Despite all the wonderful benefits of communicating electronically, however, the medium isn’t without its drawbacks; namely, the tendency to over- or ineffectively communicate. Since it’s fairly simple nowadays to overload custom templates in Constant Contact, MailChimp, or similar e-mail marketing services with everything but the kitchen sink content-wise and click "send,” we forget that we need a filter. Remember: Peoples’ inboxes are cluttered with materials each and every day, and you don’t want to become food for the "junk” or "spam” folders.

You need to create e-communications that are relevant and stand out among the pack, and choose to send e-mails only when you have something to say — not just because "it seems like it’s time to send something out…”

The thing to keep in mind about e-newsletters and e-blasts is that often, less is more. And with a few basic tips under your belt, you can create interesting and engaging communications for your customers and prospects.

The first thing you want to do when strategizing e-mail marketing communications is decide what you want to tell people. Do you have a big event coming up that you’d like customers to attend? Are you having a fabulous sale and want to let customers know about reduced pricing on current inventory? Have you planned a summer rendezvous that you’d like to assemble all the buyers of one of your boat brands to sign up to attend?

Once you decide what you want to communicate, the key is to air on the side of brevity. People often don’t have the time or attention span to scroll through a long, text-heavy e-mail to ferret out what you’re trying to telling them. You want to stay on point; try and see if you can say what you need to say in just a few short sentences, ending the write-up with a link to "more information” where the reader can go if he or she would like to learn more. This give you a better shot at having the whole blurb read and absorbed, as peoples’ patience for long-windedness in e-communications has worn thin.

Short, sweet and succinct — great buzzwords for your e-mail marketing efforts!

Photos also are important. If you can, try and include an image with most of the text blurbs you write. If you don’t have an image for each and every write-up, that’s perfectly okay (heck, even this newsletter doesn’t have images for everything!). There’s literature online that likewise cautions about using too many photos, for fear your e-mails will be gobbled up by spam filters.

Just use your best judgment when it comes to photography; if your newsletter looks too text-y, it probably is. So toss in an image or two to pique readers’ interest and offset some of those words with fun, exciting depictions to get them excited about what you’re telling them.

When it comes to actually mailing out e-communications, you want to try and hit the sweet spot; don’t send something every day, but don’t wait and do it every other month because you’re too busy, either. A short, weekly announcement about available inventory might be a good place to start; you can pick a particular day of the week and routinely send on that day. That way, people will come to expect your e-mail.

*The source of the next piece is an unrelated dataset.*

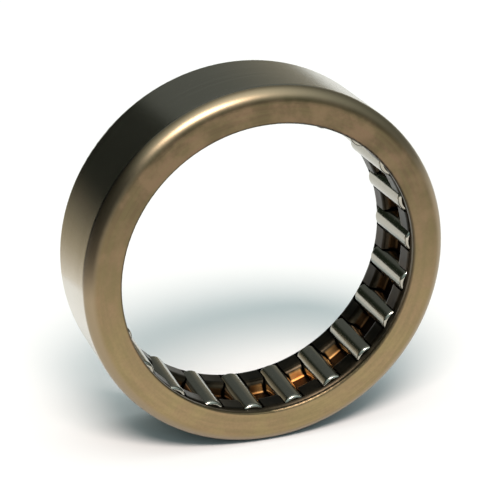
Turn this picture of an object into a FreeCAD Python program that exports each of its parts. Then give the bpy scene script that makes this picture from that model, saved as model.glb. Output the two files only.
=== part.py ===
import FreeCAD, Part
import math
import os

# Needle roller bearing in a drawn cup, open at both ends.
# A hardened sheet steel cup holds a bent sheet cage and twenty-two needle rollers.
# Frame: the bearing's axis is +Y with the front lip at -Y, the origin is the centre of the
# bearing, and +Z is up as the bearing stands on its rim. All sizes are in millimetres.

# Driving dimensions: what a catalogue would state
SHAFT_DIAMETER = 38.0
OUTER_DIAMETER = 48.0
WIDTH = 14.0
ROLLER_DIAMETER = 3.5
ROLLER_COUNT = 22
FIRST_ROLLER_DEG = 3.0

# Drawn cup
RUNNING_CLEARANCE = 0.02
FRONT_CORNER = 2.0
REAR_CORNER = 1.15
INNER_CORNER = 0.4
FRONT_LIP_THICKNESS = 0.9
FRONT_LIP_BORE_RADIUS = 19.46
REAR_LIP_THICKNESS = 1.0
REAR_LIP_BORE_RADIUS = 20.6
LIP_EDGE_ROUNDING = 0.25

# Cage, bent from one strip of sheet into an M profile
SHEET = 0.6
INSIDE_BEND = 0.4
CAGE_END_CLEARANCE = 0.1
CAGE_BORE_RADIUS = 19.48
FLANGE_TOP_RADIUS = 22.2
RECESS_DEPTH = 1.8
RECESS_HALF_LENGTH = 2.45
RECESS_RAMP = 0.3
POCKET_CLEARANCE = 0.2

# Needle rollers, lying against the front ends of their pockets
ROLLER_LENGTH = 10.1
ROLLER_END_CLEARANCE = 0.05
ROLLER_EDGE_ROUNDING = 0.45

# Worked out from the driving dimensions
ROLLER_RADIUS = ROLLER_DIAMETER / 2
OUTER_RADIUS = OUTER_DIAMETER / 2
PITCH_RADIUS = SHAFT_DIAMETER / 2 + ROLLER_RADIUS
RACEWAY_RADIUS = PITCH_RADIUS + ROLLER_RADIUS + RUNNING_CLEARANCE
FRONT_FACE = -WIDTH / 2
REAR_FACE = WIDTH / 2
CAGE_FRONT = FRONT_FACE + FRONT_LIP_THICKNESS + CAGE_END_CLEARANCE
CAGE_REAR = REAR_FACE - REAR_LIP_THICKNESS - CAGE_END_CLEARANCE
POCKET_FRONT = CAGE_FRONT + SHEET
POCKET_REAR = CAGE_REAR - SHEET
ROLLER_FRONT = POCKET_FRONT + ROLLER_END_CLEARANCE

ORIGIN = FreeCAD.Vector(0, 0, 0)
ALONG_AXIS = FreeCAD.Vector(0, 1, 0)


def rounded_outline(corners):
    """Close a wire through corners of (radius, place along the axis, rounding)."""
    count = len(corners)
    turns = []
    for index, (radius, along, rounding) in enumerate(corners):
        here = FreeCAD.Vector(radius, along, 0)
        before = corners[index - 1]
        after = corners[(index + 1) % count]
        back = (FreeCAD.Vector(before[0], before[1], 0) - here).normalize()
        ahead = (FreeCAD.Vector(after[0], after[1], 0) - here).normalize()
        half_angle = back.getAngle(ahead) / 2
        reach = rounding / math.tan(half_angle)
        inward = (back + ahead).normalize()
        crown = here + inward * (rounding / math.sin(half_angle) - rounding)
        turns.append((here + back * reach, crown, here + ahead * reach, rounding))
    edges = []
    for index, (start, crown, end, rounding) in enumerate(turns):
        if rounding > 0:
            edges.append(Part.Arc(start, crown, end).toShape())
        next_start = turns[(index + 1) % count][0]
        edges.append(Part.LineSegment(end, next_start).toShape())
    return Part.Wire(edges)


def turned(corners):
    """Turn a rounded outline once round the bearing's axis."""
    return Part.Face(rounded_outline(corners)).revolve(ORIGIN, ALONG_AXIS, 360)


def sheet_outline(path, thickness, inside_bend):
    """Give a bent strip's corners: the path of its middle, offset to both skins."""
    skins = {1: [], -1: []}
    last = len(path) - 1
    for index, (radius, along) in enumerate(path):
        here = FreeCAD.Vector(radius, along, 0)
        came = here - FreeCAD.Vector(*path[index - 1], 0) if index > 0 else None
        goes = FreeCAD.Vector(*path[index + 1], 0) - here if index < last else None
        came = (came or goes).normalize()
        goes = (goes or came).normalize()
        left = FreeCAD.Vector(-came.y - goes.y, came.x + goes.x, 0).normalize()
        half_turn = came.getAngle(goes) / 2
        turns_left = came.cross(goes).z > 0
        for side, skin in skins.items():
            corner = here + left * (side * thickness / 2 / math.cos(half_turn))
            inside = (side > 0) == turns_left
            bend = inside_bend if inside else inside_bend + thickness
            skin.append((corner.x, corner.y, bend if half_turn > 0 else 0))
    return skins[1] + skins[-1][::-1]


def make_outer_cup():
    """The drawn cup: a thin wall with a lip turned in at each end."""
    return turned([
        (OUTER_RADIUS, FRONT_FACE, FRONT_CORNER),
        (OUTER_RADIUS, REAR_FACE, REAR_CORNER),
        (REAR_LIP_BORE_RADIUS, REAR_FACE, LIP_EDGE_ROUNDING),
        (REAR_LIP_BORE_RADIUS, REAR_FACE - REAR_LIP_THICKNESS, LIP_EDGE_ROUNDING),
        (RACEWAY_RADIUS, REAR_FACE - REAR_LIP_THICKNESS, INNER_CORNER),
        (RACEWAY_RADIUS, FRONT_FACE + FRONT_LIP_THICKNESS, INNER_CORNER),
        (FRONT_LIP_BORE_RADIUS, FRONT_FACE + FRONT_LIP_THICKNESS, LIP_EDGE_ROUNDING),
        (FRONT_LIP_BORE_RADIUS, FRONT_FACE, LIP_EDGE_ROUNDING),
    ])


def roller_places():
    """The centre of each roller's front end, going round the axis."""
    places = []
    for number in range(ROLLER_COUNT):
        angle = math.radians(FIRST_ROLLER_DEG + 360 * number / ROLLER_COUNT)
        places.append(FreeCAD.Vector(
            PITCH_RADIUS * math.cos(angle),
            ROLLER_FRONT,
            PITCH_RADIUS * math.sin(angle),
        ))
    return places


def make_cage():
    """The M-profile cage: end flanges, inner lands and a recess in the middle of each bar."""
    land = CAGE_BORE_RADIUS + SHEET / 2
    floor = land + RECESS_DEPTH
    front = CAGE_FRONT + SHEET / 2
    rear = CAGE_REAR - SHEET / 2
    middle = (CAGE_FRONT + CAGE_REAR) / 2
    ring = turned(sheet_outline([
        (FLANGE_TOP_RADIUS, front),
        (land, front),
        (land, middle - RECESS_HALF_LENGTH),
        (floor, middle - RECESS_HALF_LENGTH + RECESS_RAMP),
        (floor, middle + RECESS_HALF_LENGTH - RECESS_RAMP),
        (land, middle + RECESS_HALF_LENGTH),
        (land, rear),
        (FLANGE_TOP_RADIUS, rear),
    ], SHEET, INSIDE_BEND))
    pockets = []
    for place in roller_places():
        start = FreeCAD.Vector(place.x, POCKET_FRONT, place.z)
        pocket_length = POCKET_REAR - POCKET_FRONT
        pockets.append(Part.makeCylinder(
            ROLLER_RADIUS + POCKET_CLEARANCE, pocket_length, start, ALONG_AXIS))
    return ring.cut(pockets)


def make_roller(place):
    """One needle roller: a ground cylinder with rounded end corners."""
    roller = Part.makeCylinder(ROLLER_RADIUS, ROLLER_LENGTH, place, ALONG_AXIS)
    ends = [edge for edge in roller.Edges if isinstance(edge.Curve, Part.Circle)]
    return roller.makeFillet(ROLLER_EDGE_ROUNDING, ends)


def main():
    parts = {"outer_cup": make_outer_cup(), "cage": make_cage()}
    for number, place in enumerate(roller_places(), start=1):
        parts[f"needle_roller_{number:02d}"] = make_roller(place)
    os.makedirs("parts", exist_ok=True)
    for name, shape in parts.items():
        shape.exportStep(f"parts/{name}.step")
        print(name, "valid", shape.isValid(), "solids", len(shape.Solids), round(shape.Volume, 2))


main()
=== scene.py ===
"""Needle roller bearing in a drawn cup, standing on its rim: looks, light and camera."""
import math

import bpy
from mathutils import Matrix, Vector


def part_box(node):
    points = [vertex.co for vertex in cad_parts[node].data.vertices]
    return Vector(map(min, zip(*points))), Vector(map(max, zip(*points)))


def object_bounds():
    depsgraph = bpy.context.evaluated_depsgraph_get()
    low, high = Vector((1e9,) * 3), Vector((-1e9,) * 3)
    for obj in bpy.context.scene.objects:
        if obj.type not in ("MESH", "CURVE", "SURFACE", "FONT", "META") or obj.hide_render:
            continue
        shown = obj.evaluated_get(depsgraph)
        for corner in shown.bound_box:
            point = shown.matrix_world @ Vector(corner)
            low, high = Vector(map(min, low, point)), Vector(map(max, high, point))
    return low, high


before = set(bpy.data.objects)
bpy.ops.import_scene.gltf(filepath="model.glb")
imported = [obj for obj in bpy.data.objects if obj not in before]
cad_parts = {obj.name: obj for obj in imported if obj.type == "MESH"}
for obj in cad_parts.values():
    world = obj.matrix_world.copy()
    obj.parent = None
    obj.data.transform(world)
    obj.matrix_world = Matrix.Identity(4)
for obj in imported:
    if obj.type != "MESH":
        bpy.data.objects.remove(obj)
cad_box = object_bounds()

MM = 0.001

# The bearing's axis is Y, with the front lip at -Y. Angles round the axis go from +X to +Z.
OUTER_RADIUS = cad_box[1][0]
FRONT_FACE = cad_box[0][1]
FLOOR_HEIGHT = cad_box[0][2]
CAGE_LOW, CAGE_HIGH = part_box("cage")
CAGE_MIDDLE = (CAGE_LOW[1] + CAGE_HIGH[1]) / 2
ROLLER_COUNT = sum(node.startswith("needle_roller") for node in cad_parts)
ROLLER_LOW, ROLLER_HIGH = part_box("needle_roller_01")
FIRST_ROLLER_ANGLE = math.atan2(ROLLER_LOW[2] + ROLLER_HIGH[2], ROLLER_LOW[0] + ROLLER_HIGH[0])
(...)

You also may want to create a monthly e-newsletter that comes out the first or last day of the month, highlighting things you have been doing, special offers you are touting, etc. Definitely send special announcements as you have them, as some are time sensitive: Newsflash about a weekend boat show or sale, information about an important local meeting on topics that impact boaters in your community; weather and beach advisories; etc.

Monitor your e-mail open rates through the above-mentioned services through which you send them to gauge how you’re doing. An open rate of about 25 percent is considered quite good — meaning that one-quarter of all the people you sent the e-mail too actually opened it up. Also monitor click-through rates and see how many people clicked through to other websites through the links provided in your e-mail.

Following these rudimentary guidelines are sure to keep your e-communications effective and your current and future customers engaged.